Choosing the right lighting
Like any plant, seedlings need light to grow and thrive. But not all light is created equal. If you want your seedling to grow into a healthy cannabis plant, you need to expose it to the right type of light.
If you are growing your seedlings outdoors, they will need to be exposed to as much sunlight as possible. Keep them in the sun from sunrise to sunset; the more sunlight exposure they get, the better.
But growing your seedlings outdoors can be tricky. Because you cannot control sunlight, there is no way to ensure your cannabis seedlings are getting the light they need to grow properly. A cloudy day can prevent your seedlings from getting enough light and throw off your entire growth process.
Growing your seedlings indoors with artificial light gives you more control over the process, making it easier to ensure your plants are getting enough light each day. If you are growing with artificial lights (compact fluorescent lights that emit cooler, blue spectrum light are especially effective), aim to give your plants 18 hours on and 6 hours off each day.
Control the environment
Environmental conditions are essential to growing healthy cannabis seedlings, and some of the most important conditions to control are temperature and humidity.

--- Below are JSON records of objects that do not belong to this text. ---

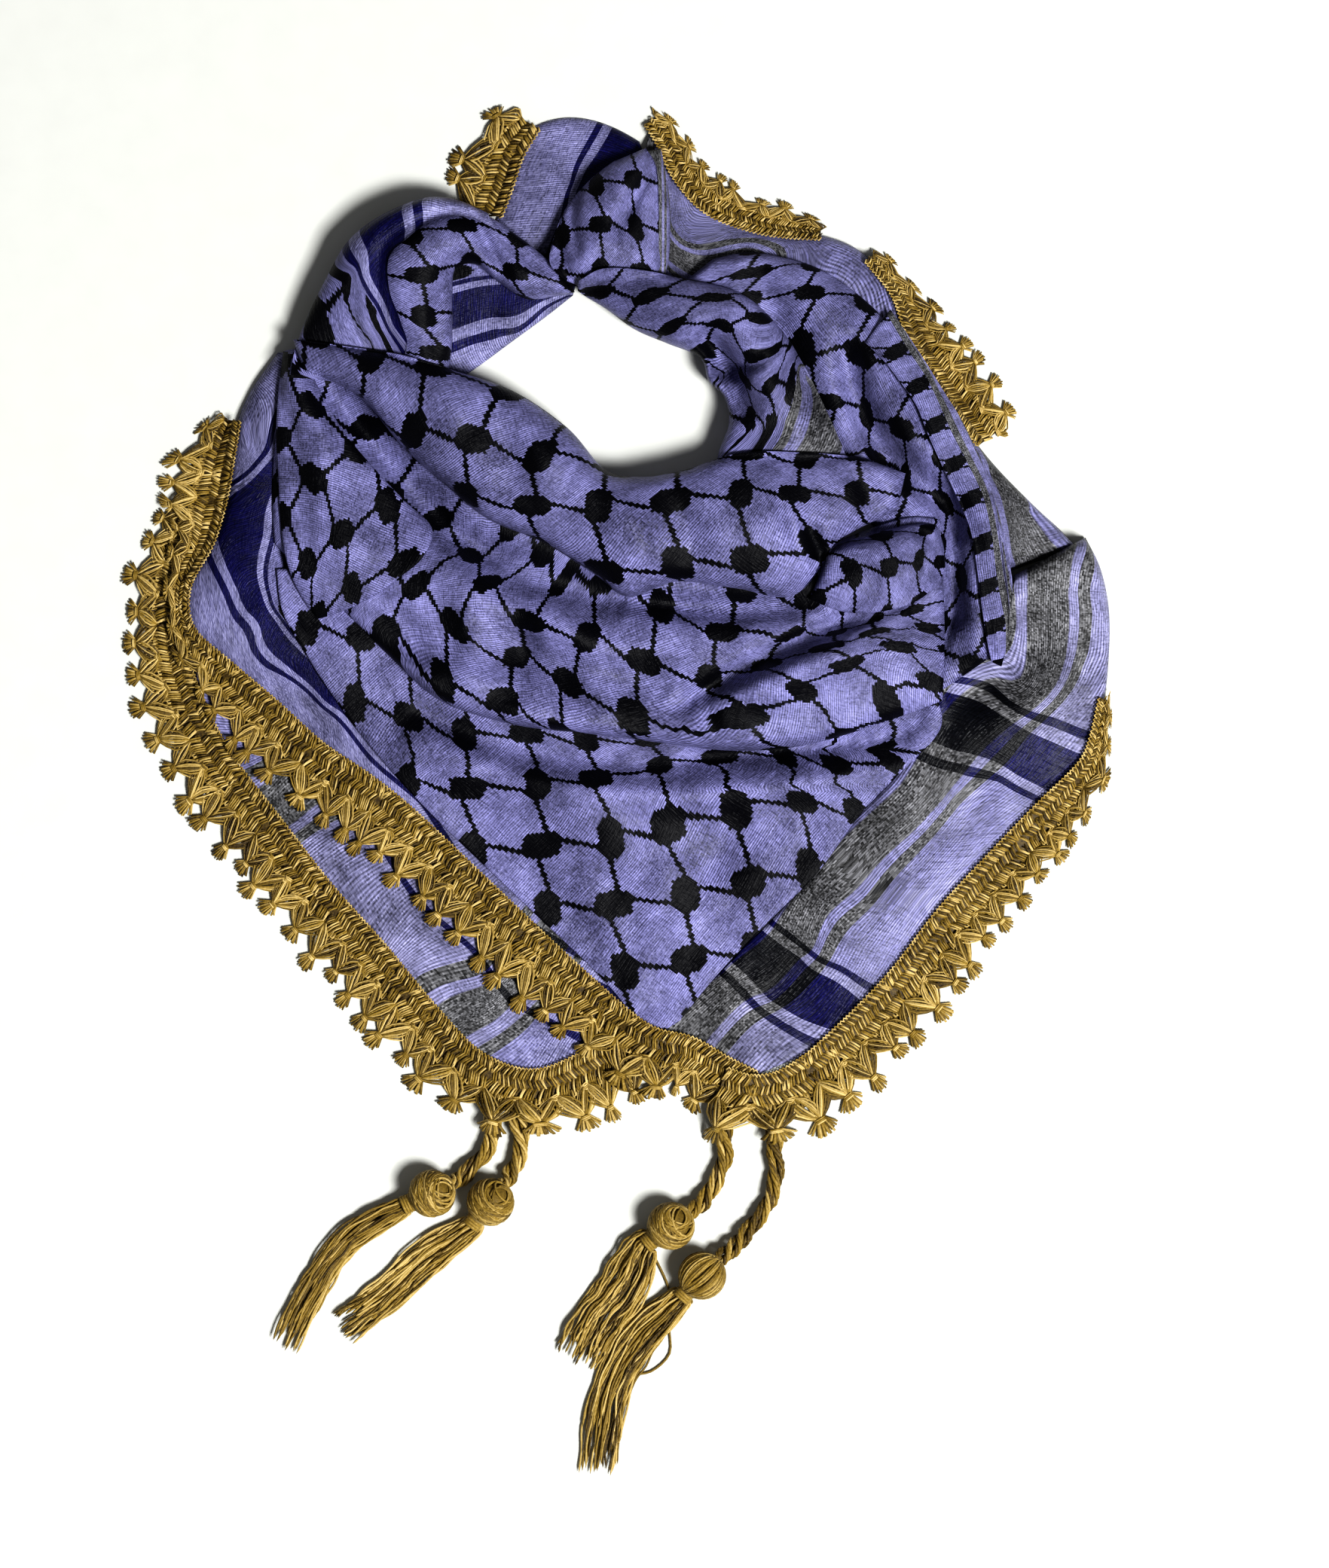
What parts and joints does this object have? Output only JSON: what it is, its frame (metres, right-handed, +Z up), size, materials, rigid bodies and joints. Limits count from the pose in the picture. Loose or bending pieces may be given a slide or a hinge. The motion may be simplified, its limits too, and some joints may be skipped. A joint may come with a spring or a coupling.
{
  "type": "keffiyeh headscarf",
  "caption": "Keffiyeh headscarf wound as a neck scarf and laid flat, with a neck opening, a crocheted edge and yarn tassels at its front corner.",
  "frame": {"origin": "middle of the whole outline, on the surface the scarf rests on", "axes": "+Y towards the back of the neck, -Y towards the tassels, +X to the right seen from above with the back of the neck up, +Z up from the table"},
  "size_m": [0.4598, 0.6358, 0.0414],
  "materials": {
    "violet_cloth": "soft woven cotton, lavender with a black net",
    "grey_cloth": "soft woven cotton, grey and lavender stripes",
    "navy_cloth": "soft woven cotton, navy and lavender stripes",
    "gold_yarn": "matte cotton yarn, crocheted or twisted"
  },
  "bodies": {
    "root": {"lower_layer": "violet_cloth", "left_end_flap": "violet_cloth", "back_border": "grey_cloth", "inner_back_band": "navy_cloth", "right_border": "grey_cloth", "right_shoulder": "violet_cloth", "left_border": "navy_cloth", "front_field": "violet_cloth", "cowl": "violet_cloth", "left_back_roll": "violet_cloth", "knot": "violet_cloth", "right_back_roll": "violet_cloth", "front_roll": "violet_cloth", "lower_trim": "gold_yarn", "left_end_trim": "gold_yarn", "back_end_trim": "gold_yarn", "back_trim": "gold_yarn", "upper_trim": "gold_yarn", "right_trim": "gold_yarn", "tassel_a_head": "gold_yarn", "tassel_a_skirt": "gold_yarn", "tassel_b_head": "gold_yarn", "tassel_b_skirt": "gold_yarn", "tassel_c_head": "gold_yarn", "tassel_c_skirt": "gold_yarn", "tassel_d_head": "gold_yarn", "tassel_d_skirt": "gold_yarn"}
  },
  "joints": []
}
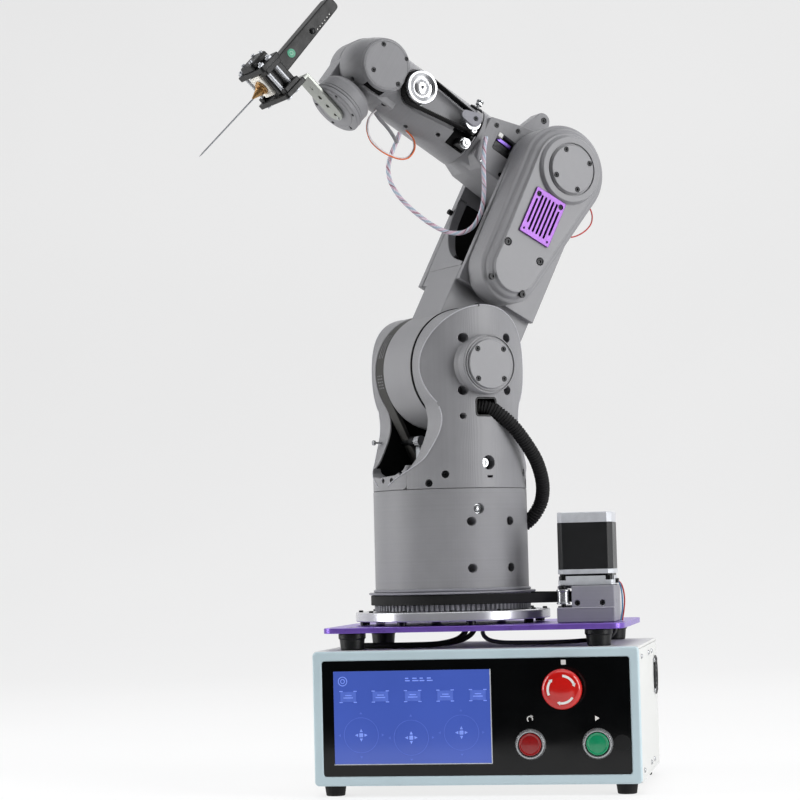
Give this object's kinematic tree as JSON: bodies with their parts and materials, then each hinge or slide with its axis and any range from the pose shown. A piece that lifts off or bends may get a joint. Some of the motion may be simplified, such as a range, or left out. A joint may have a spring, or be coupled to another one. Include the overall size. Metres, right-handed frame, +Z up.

The temperature in your grow environment should not exceed 80 degrees Fahrenheit, otherwise, the seedlings may grow too tall. You should also plan on lowering the temperature at night to about 70 degrees Fahrenheit.
You should also aim to keep humidity in the grow environment at a higher level, typically around 70 percent. That way, the plants can absorb moisture from the environment to develop stronger roots without getting weighed down by over-watering.
When to transplant seedlings
The right time to transplant your seedlings is just before they outgrow their current container. With Rockwool cubes, you can see roots poking out telling you it is time to pot up. When you start with a cup or small pot, you are relying on above-ground cues.
Typically, when the set or sets of true leaves of the seedling have spread out to cover the circumference of the container, it is time. Also, vertical growth will be an obvious indicator.
Do not wait too long to transplant. Rootbound plants will take time to recover and may be permanently stunted. In general, it takes 7-10 days for a seedling to take root and outgrow small starter pots of 1-liter or less.
How to transplant seedlings
Cubes are the easiest to work with. Either cut a hole to size in a bigger block or burrow a hole into the soil or coco coir with your fingers and insert the seedling for a snug fit. Potting up takes a little more finesse. First, do not fill your large container to the top. Leave room so you can water properly later. If you pack the pot to the top, water will mostly run off and not reach the roots.
Next, make an impression in your large container with another small pot, or the one with the plant in it if you do not have any others. Make this impression in the medium after you have watered it. This creates a perfect imprint for the transplant.
It is best to wait until the medium in the small pot is dry before performing a transplant. Wet soil can fall apart in chunks as you fumble with the sopping mud. Now, turn the dry plant upside down, and firmly pat the bottom. Grasp the plant stem from the base and ease the compacted medium out of the container in one piece. Some topsoil will spill, but this is completely fine.
Lastly, gently slide the plant, roots first, into the large container. Replace the lost topsoil or coco coir with a handful or two over the top and add a little more water.